Где Довлатов обнаружил «легкость и блеск» моей жизни, осталось загадкой. Но он внушил себе эту вздорную, нелепую идею, и переубеждать его было бы еще более нелепо. Впрочем, вышеприведенное прощальное письмо оказалось вовсе не прощальным. Ожидание разрешения на эмиграцию оказалось долгим. Довлатов, как он раньше и планировал, вернулся в Ленинград и застал меня все еще в подвешенном состоянии.
Примерно за полгода до отъезда в эмиграцию судьба свела меня с несколькими американскими аспирантами. Двое из них — Норман Наймарк и Анн Фридман — остались друзьями на долгие годы. Норман занимался историей русского рабочего движения и собирал материалы в ленинградских архивах. Впоследствии он стал нашим свидетелем при получении американского гражданства. Сейчас он профессор в Стэнфорде.
С Анн Фридман познакомил нас Андрей Вознесенский. Она писала диссертацию о Чехове. С водопадом светло-русых волос, синими глазами и тонкими чертами лица, Анн словно сошла с полотен Боттичелли. По-русски говорила свободно, употребляя иногда забавные обороты. Ей принадлежит прелестное выражение, которое мы взяли на вооружение: «вряд ли, но врет».
Гуляя с Довлатовым в Александровском саду незадолго до отъезда, я рассказала ему об Анн Фридман и советовала иметь ее в виду как переводчицу, когда его рассказы окажутся на Западе. В Нью-Йорке я познакомила Анн с Бродским, и даже помню, в какой китайский ресторан мы втроем пришли на ланч. На углу Второй авеню и Восьмидесятой стрит. Анн, разумеется, была поклонницей Бродского. К тому же в то время она переводила на английский язык его «Разговор с небожителем».
Когда Довлатов оказался в Нью-Йорке, Иосиф дал ему телефон Анн и предложил с ней связаться. Для восстановления исторической правды хочу заметить, что у Бродского с Анн отношения не сложились, а у Довлатова очень даже сложились. И деловые, и личные. Она перевела на английский многие его произведения. Притом замечательно. Позже, по словам Довлатова, «очаровательная Анн Фридман повергла меня в любовь и в запой. Сейчас оправился…» (письмо Ефимову, март 1980 года).
Через несколько лет после Сережиной смерти на мой телефонный вопрос, был ли у нее роман с Довлатовым, Анн, помолчав, ответила: «Нет, не был».
Глава одиннадцатая
Путешествие книжки
В этой главе мы отвлечемся от Довлатова и поговорим об одной книжке, которая эмигрировала раньше нас, совершив авантюрное путешествие без виз и разрешений. История эта достаточно занимательная.
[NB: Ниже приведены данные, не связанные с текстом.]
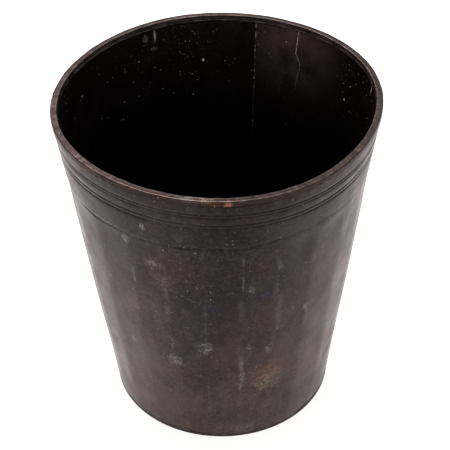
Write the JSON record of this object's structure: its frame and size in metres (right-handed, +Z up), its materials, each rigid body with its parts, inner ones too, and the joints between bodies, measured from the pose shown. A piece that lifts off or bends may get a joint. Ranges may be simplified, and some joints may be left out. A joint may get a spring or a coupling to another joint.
{
  "type": "beaker",
  "caption": "Tapered round copper beaker without a handle: a rolled and brazed sheet wall with turned lines, a square-section rim ring and a flat base disc.",
  "frame": {"origin": "centre of the underside of the base, on the plane that the beaker stands on", "axes": "+Z up along the beaker's axis; -Y is the front, where the rim's wire is joined; +X is to the right seen from the front"},
  "size_m": [0.09, 0.09, 0.099],
  "materials": {
    "copper": "dark oxidised copper, satin",
    "rim_copper": "dark oxidised copper, worn to pinkish copper on its edges",
    "spelter": "dull tarnished brazing alloy"
  },
  "bodies": {
    "root": {"body_wall": "copper", "wall_seam_braze": "spelter", "rim_ring": "rim_copper", "rim_joint_braze": "spelter", "rim_braze": "spelter", "base_disc": "copper", "base_braze": "spelter"}
  },
  "joints": []
}
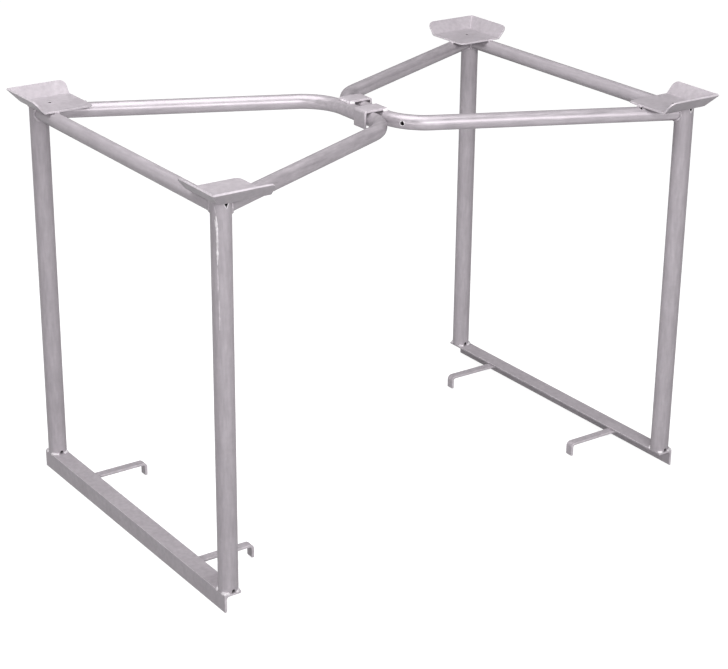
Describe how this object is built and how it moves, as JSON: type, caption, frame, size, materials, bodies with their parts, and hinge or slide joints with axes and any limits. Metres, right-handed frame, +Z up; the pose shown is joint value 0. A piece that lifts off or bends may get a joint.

Как я уже упоминала, у нас была большая домашняя библиотека. Особенно поэтическая: много первоизданий, ставших к тому времени раритетами. Мама собирала поэзию с ранней юности, и тоненькие сборники пережили даже блокаду. Мы с мамой были в эвакуации, папа сидел тюрьме, соседи по коммуналке пощадили наши книжки. Они топили буржуйки мебелью, а для растопки брали журналы и газеты, которыми были набиты кладовки и антресоли.